Die Kinder finden von alleine aus so einem Leben nicht heraus. Das ist nicht nur ein Problem der Eltern, sondern der ganzen Gesellschaft: Wir schreiben hier einen Teil jeder Generation ab. Von den Kindern, die in so einem armen und depressiven Umfeld aufwachsen, werden viele später aggressiv oder sogar kriminell. Das ist der männliche Weg. Und die Mädchen werden schwanger. Sie bekommen dieselben armen Kinder, die sie einmal waren. Die neuen Armen sind zu einem Großteil die Kinder der alten Armen. Sie kommen aus dem Teufelskreis einfach nicht mehr raus. Selbst wenn sie es versuchen, werden sie einfach zu wenig unterstützt.

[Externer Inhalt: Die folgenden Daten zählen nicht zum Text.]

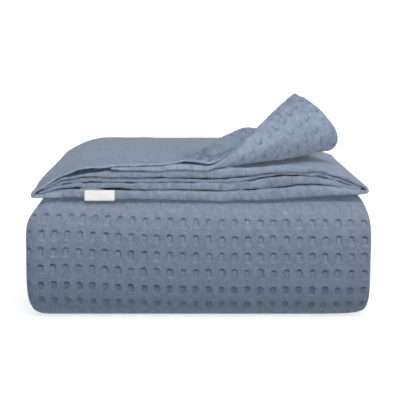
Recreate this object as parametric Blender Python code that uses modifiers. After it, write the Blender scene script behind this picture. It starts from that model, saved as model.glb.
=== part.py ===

Was bietet denn die Gesellschaft diesen Kindern?

Gar nichts. Vor 20 Jahren gab es in Berlin noch genug Möglichkeiten, auch ohne Qualifizierung einen Arbeitsplatz zu kriegen. Den gibt es heute nicht mehr. Die Gesellschaft hat diese Kinder abgeschrieben. Und die wissen das ganz genau. Wenn man solche Kinder nach ihrer Zukunft fragt, sagen sie nicht Pilot oder Krankenschwester. Sie wissen, wie sie ihre Zukunft verbringen werden: als Sozialhilfeempfänger.